*Stored records:*
——
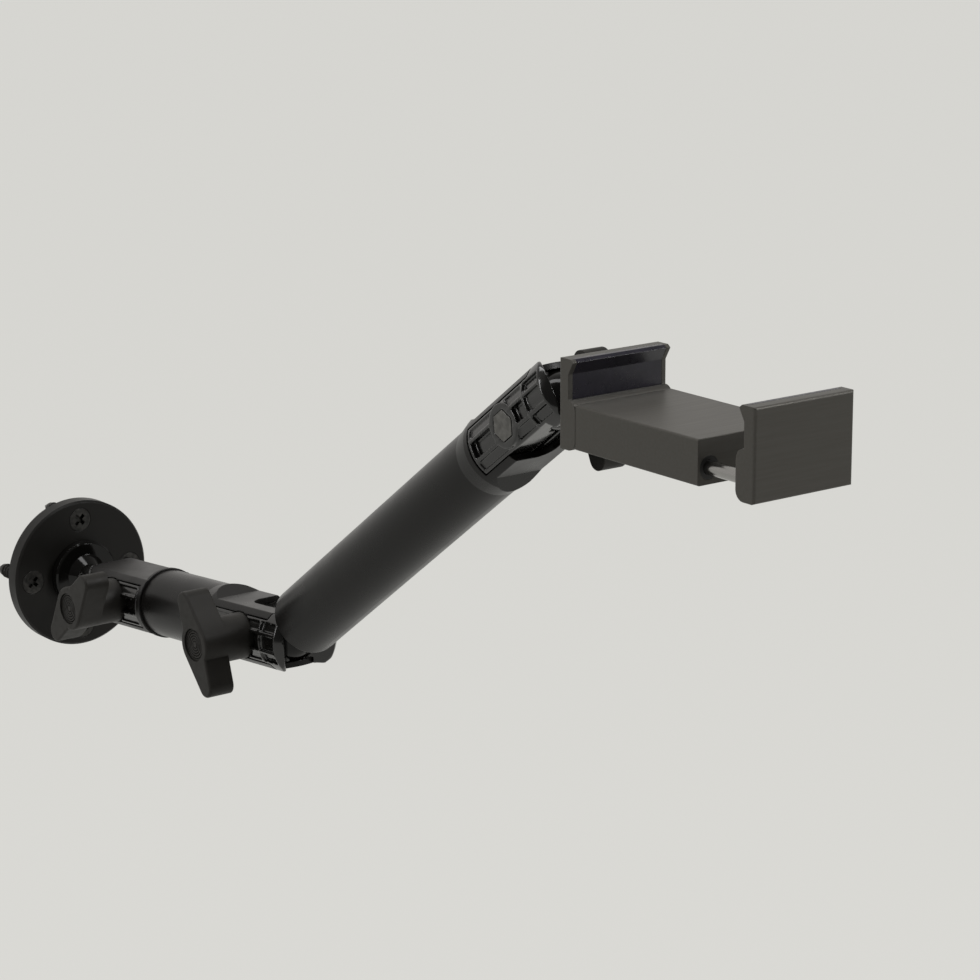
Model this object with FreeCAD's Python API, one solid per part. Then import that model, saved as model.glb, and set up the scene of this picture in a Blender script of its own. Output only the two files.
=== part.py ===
import FreeCAD, Part
import math
import os
from FreeCAD import Placement, Rotation, Vector

# Wall mount: a round wall plate, two tubular arms joined by clamped balls, and a cradle with two padded jaws.
# Millimetres. The origin is the centre of the wall plate's back face. +Z is up, -Y points away from the
# wall, and X runs along the wall. Both arms lie in the plane X = 0.

# Wall plate and its screws
plate_radius = 26.5
plate_thickness = 5.6
plate_chamfer = 0.7
screw_circle_radius = 19.7
screw_count = 4
screw_shank_radius = 2.1
screw_waist_radius = 1.7
screw_thread_start = 0.1
screw_head_radius = 4.2
screw_length = 25.0
screw_point_length = 4.0
screw_hole_radius = 2.4
countersink_clearance = 0.2
cross_length = 4.6
cross_width = 1.3
cross_depth = 1.4

# Balls and studs
ball_radius = 8.5
neck_radius = 3.0
shank_radius = 2.5
running_clearance = 0.05
boss_radius = 12.15
boss_height = 3.6
boss_chamfer = 0.6
boss_cone_length = 6.5
boss_cone_radius = 7.5
face_gap = 0.1
stud_screw_head_radius = 6.0
stud_screw_head_height = 2.4
stud_screw_radius = 1.5
stud_screw_reach = 2.5
stud_screw_hole_reach = 3.0

# Places of the arms
ball_1_reach = 32.7
arm_1_length = 108.0
arm_1_angle = 4.86
arm_2_length = 174.5
arm_2_angle = 36.3

# Arm tubes
tube_radius = 11.5
tube_wall = 2.0
arm_2_end_distance = 12.8

# Clamps at the ends of the arms
clamp_length = 33.5
clamp_radius = 12.4
flat_height = 9.4
window_height = 7.5
root_thickness = 4.0
window_depth = 2.0
bore_floor = 1.0
ball_pocket_clearance = 0.3
rail_overhang = 5.4
rail_end_setback = 5.0
run_out_length = 7.5
neck_blend_length = 6.0
notch_length = 18.0
notch_edge = -3.4
notch_corner_radius = 5.0
edge_round = 0.6
collar_radius = 12.1
collar_width = 1.3
spigot_length = 10.0
spigot_clearance = 0.05

# Clamp jaws
jaw_radius = 11.6
jaw_rib_radius = 12.3
jaw_channel_radius = 10.4
jaw_gap = 1.0
jaw_clearance = 0.3
jaw_rib_height = 3.0
jaw_rib_thickness = 1.2
jaw_lip_thickness = 0.9
jaw_post_thickness = 1.2
neck_slot_clearance = 0.4
neck_slot_depth = 5.0

# The cheeks of the jaws, beyond the ball
cheek_clearance = 0.4
cheek_sphere_radius = 15.6
cheek_mouth_half_width = 5.0
cheek_mouth_reach = 5.0
cheek_tip_half_width = 9.0
cheek_tip_reach = 10.5
cheek_end_half_width = 12.5
cheek_end_reach = 15.3

# Clamp bolts, washers and wing knobs
bolt_distance = 13.0
bolt_radius = 2.5
bolt_hole_radius = 2.8
hex_across_flats = 8.0
hex_clearance = 0.15
bolt_head_thickness = 3.6
nut_boss_radius = 6.6
nut_boss_face = 11.9
nut_boss_length = 4.5
bolt_end = 24.0
seat_face = 9.0
seat_clearance = 0.3
washer_thickness = 0.8
washer_radius = 6.6
hub_radius = 7.6
hub_end = 20.0
knob_face = 28.5
wing_depth = 9.0
wing_tip_radius = 3.4
wing_tip_setback = 1.7
wing_tip_reach = 14.2
wing_side_reach = 5.3
wing_round = 0.8
recess_radius = 5.4
recess_depth = 1.0
insert_length = 9.0
bolt_end_room = 1.0
knob_1_angle = -54.3
knob_2_angle = 13.3
knob_3_angle = 14.0

# Stud in the lower end of the second arm
end_plug_recess = 0.8
end_plug_length = 8.0
stud_nut_across_flats = 10.0
stud_nut_thickness = 4.5

# Cradle, drawn in its own frame: the origin is on the rear jaw's back face, on the axis of the stud
cradle_setback = 22.05
jaw_width = 34.5
jaw_thickness = 7.0
grip_bottom = -7.06
grip_top = 18.34
grip_opening = 71.5
grip_depth = 4.0
grip_floor_bottom = 6.94
grip_floor_top = 14.04
grip_lip_depth = 6.0
grip_lip_chamfer = 1.0
grip_lip_height = 17.54
pad_thickness = 1.4
pad_end_inset = 1.5
pad_clearance = 0.05
grip_corner_round = 0.8
grip_foot_round = 3.0
grip_shelf_round = 2.9
base_front_gap = 14.7
base_side_inset = 0.05
base_top = 6.14
base_bottom = -6.46
base_edge_round = 0.6
rod_radius = 1.95
rod_spacing = 26.6
rod_height = -1.86
rod_inside = 28.0
rod_seat_depth = 5.0
rod_travel_room = 16.0
bush_radius = 3.2
bush_length = 6.0
grub_radius = 1.5
grub_depth = 0.3
grub_socket_depth = 1.1
joining_screw_radius = 1.5
joining_screw_clearance = 0.2
joining_screw_head_radius = 2.8
joining_head_clearance = 0.15
joining_screw_head_height = 2.6
joining_screw_length = 12.0
joining_screw_spacing = 26.6
joining_screw_socket = 2.5
joining_screw_socket_depth = 1.5
stud_3_flange_radius = 8.0
stud_3_flange_thickness = 5.2
stud_3_step_radius = 5.6
stud_3_step_thickness = 4.0
stud_3_shank_length = 16.0

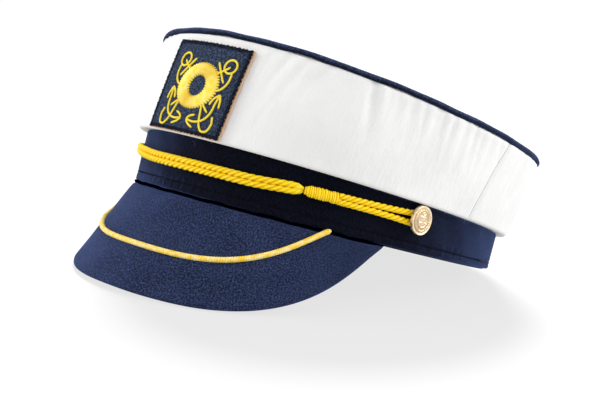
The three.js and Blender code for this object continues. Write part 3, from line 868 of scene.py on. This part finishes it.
class CAP_OT_crown(bpy.types.Operator):
    """The white crown: its front and back panels and its slack top"""

    bl_idname = "cap.crown"
    bl_label = "Crown"

    def execute(self, context):
        cotton = white_cotton(cap_sizes(context))
        wall = CROWN["wall"]
        front = add_sheet("crown_front_cloth", 440, CROWN_ROWS, self.panel(0, 0), wall)
        finished(front, cotton, "white_cloth", "crown_front_panel")
        opened = SEAM_WIDTH / BAND["half_length"]
        back = add_sheet("crown_back_cloth", 420, CROWN_ROWS, self.panel(math.pi, opened), wall)
        finished(back, cotton, "white_cloth", "crown_back_panel")
        top = add_sheet("crown_top_cloth", 150, 150, self.top, wall)
        finished(top, cotton, "white_cloth", "crown_top")
        return {"FINISHED"}

    @staticmethod
    def panel(middle, opened):
        """The panel about an angle. Its first row of faces is the ledge under its lower edge."""
        hem = 1 / CROWN_ROWS
        radius = 97

        def place(along, across):
            seam = math.radians(SIDE_SEAM) - math.radians(0.6) * np.sin(math.pi * across)
            reach = seam if middle == 0 else math.pi - seam - opened
            angle = middle + reach * (2 * along - 1)
            rise = through(across, hem, 1 - hem)
            inward = crown_folds(angle, rise)
            # The cloth turns in at its two side seams and under the piping
            from_seam = from_end(along) * 2 * reach * radius
            inward += 0.8 * bell(from_seam, 1.1) + 0.5 * bell(1 - rise, 0.025)
            # The lower edge is a rounded hem
            turned = np.clip(1 - rise / 0.028, 0, 1)
            inward += 0.95 * (1 - np.sqrt(1 - turned ** 2))
            overhung = through(across, 0, hem)
            spots = crown_point(angle, rise, -inward, overhung)
            # The outer edge hangs a little lower than the band's top
            spots[:, 2] -= 0.6 * overhung * np.clip(1 - rise / 0.1, 0, 1)
            return spots, 0

        return place

    @staticmethod
    def top(along, across):
        """The square grid is rounded into a disc, which sinks from its flat middle to its rim."""
        x = 2 * along - 1
        y = 2 * across - 1
        disc_x = x * np.sqrt(1 - y * y / 2)
        disc_y = y * np.sqrt(1 - x * x / 2)
        share = np.clip(np.hypot(disc_x, disc_y), 0, 1)
        angle = np.arctan2(disc_x, -disc_y)
        edge = PIPING_PRESSED + GAP
        spot = on_ellipse(
            angle, (CROWN["half_width"] - edge) * share, (CROWN["half_length"] - edge) * share)
        flat = CROWN["flat"] / (CROWN["half_width"] - edge)
        outer = through(share, flat, 1 - flat) ** 2
        slope = (CROWN["back"] - CROWN["front"]) / (2 * CROWN["half_length"])
        middle = (CROWN["front"] + CROWN["back"]) / 2 + CROWN["rise"] + CROWN["wall"] / 2
        slack = 0.5 * np.sin(4.1 * x + 1.7 * y + 0.4) * np.sin(3.3 * y - 1.9 * x) * (1 - outer)
        slack += 0.25 * np.sin(9 * x - 5 * y) * np.sin(7 * y + 4 * x + 1) * (1 - outer)
        eased = 0.5 * np.abs(np.sin(angle * 34 + 2 * np.sin(angle * 5))) * bell(1 - share, 0.06)
        fall = outer * (CROWN["rise"] + CROWN["sag"] * np.sin(angle) ** 2)
        spot[:, 2] = middle + slope * spot[:, 1] - fall + slack - eased
        spot[:, 1] += CROWN["shift"]
        return spot, 0


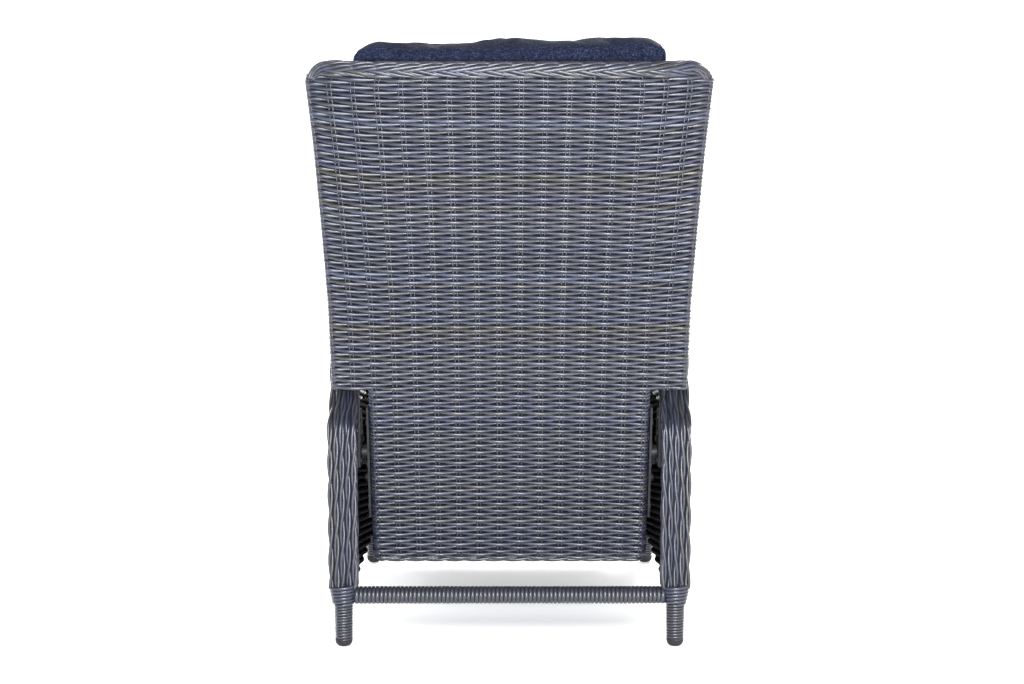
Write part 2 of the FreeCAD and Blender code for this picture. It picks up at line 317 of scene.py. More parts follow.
def painted_shade_core():
    mat, tree, bsdf = shader("core_painted_shade", 0.85)
    tex = noise(tree, 60.0)
    paint(tree, bsdf, tex.outputs["Fac"], [(0.3, (0.004, 0.005, 0.013)), (0.8, (0.012, 0.014, 0.032))])
    return mat


def cushion_cloth():
    mat, tree, bsdf = shader("cushion_cloth", 0.95, sheen=0.02)
    bsdf.inputs["Specular IOR Level"].default_value = 0.12
    heather = noise(tree, 430.0, 5.0)
    fleck = noise(tree, 190.0, 2.0)
    slow = noise(tree, 14.0, 3.0)
    tone = ramp(tree, heather.outputs["Fac"], [
        (0.32, (0.002, 0.003, 0.009)), (0.50, (0.007, 0.010, 0.024)), (0.66, (0.027, 0.034, 0.065))])
    fade = ramp(tree, slow.outputs["Fac"], [(0.3, (0.80, 0.80, 0.82)), (0.7, (1.0, 1.0, 1.0))])
    colour = mix(tree, "MULTIPLY", 1.0, tone.outputs["Color"], fade.outputs["Color"])
    spots = ramp(tree, fleck.outputs["Fac"], [(0.36, (0.62, 0.66, 0.74)), (0.50, (1.0, 1.0, 1.0)),
                                              (0.64, (1.55, 1.50, 1.42))])
    colour = mix(tree, "MULTIPLY", 0.8, colour, spots.outputs["Color"])
    link(tree, colour, bsdf.inputs["Base Color"])
    coords = tree.nodes.new("ShaderNodeTexCoord")
    height = None
    for direction in ("X", "Z"):
        wave = tree.nodes.new("ShaderNodeTexWave")
        wave.bands_direction = direction
        wave.inputs["Scale"].default_value = 330.0
        wave.inputs["Distortion"].default_value = 1.5
        link(tree, coords.outputs["Object"], wave.inputs["Vector"])
        if height is None:
            height = wave.outputs["Color"]
        else:
            height = mix(tree, "MULTIPLY", 1.0, height, wave.outputs["Color"])
    height = mix(tree, "ADD", 0.6, height, heather.outputs["Color"])
    bump(tree, bsdf, height, 0.35, 0.0006)
    return mat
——
*What is needed:* Restate word for word only the lines running from the beginning of the data to the line holding "stud_screw_hole_reach = 3.0", both included.

*Solution to the problem:*
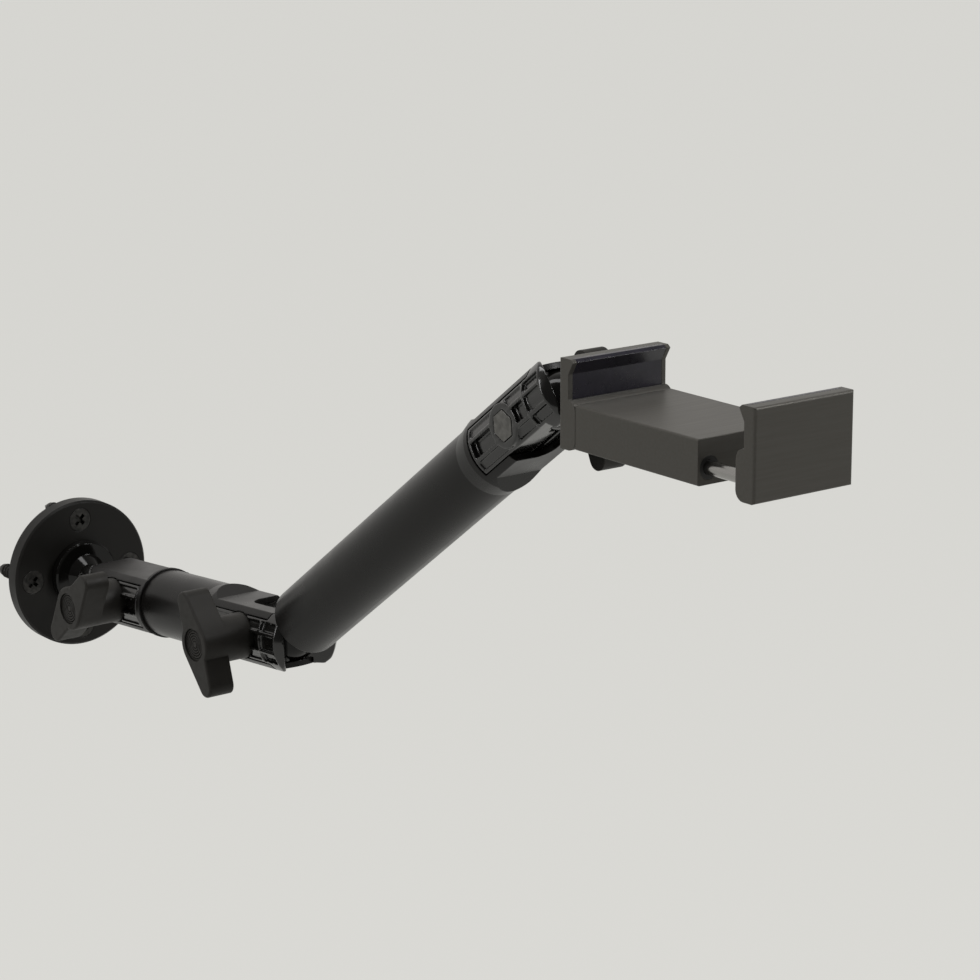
Model this object with FreeCAD's Python API, one solid per part. Then import that model, saved as model.glb, and set up the scene of this picture in a Blender script of its own. Output only the two files.
=== part.py ===
import FreeCAD, Part
import math
import os
from FreeCAD import Placement, Rotation, Vector

# Wall mount: a round wall plate, two tubular arms joined by clamped balls, and a cradle with two padded jaws.
# Millimetres. The origin is the centre of the wall plate's back face. +Z is up, -Y points away from the
# wall, and X runs along the wall. Both arms lie in the plane X = 0.

# Wall plate and its screws
plate_radius = 26.5
plate_thickness = 5.6
plate_chamfer = 0.7
screw_circle_radius = 19.7
screw_count = 4
screw_shank_radius = 2.1
screw_waist_radius = 1.7
screw_thread_start = 0.1
screw_head_radius = 4.2
screw_length = 25.0
screw_point_length = 4.0
screw_hole_radius = 2.4
countersink_clearance = 0.2
cross_length = 4.6
cross_width = 1.3
cross_depth = 1.4

# Balls and studs
ball_radius = 8.5
neck_radius = 3.0
shank_radius = 2.5
running_clearance = 0.05
boss_radius = 12.15
boss_height = 3.6
boss_chamfer = 0.6
boss_cone_length = 6.5
boss_cone_radius = 7.5
face_gap = 0.1
stud_screw_head_radius = 6.0
stud_screw_head_height = 2.4
stud_screw_radius = 1.5
stud_screw_reach = 2.5
stud_screw_hole_reach = 3.0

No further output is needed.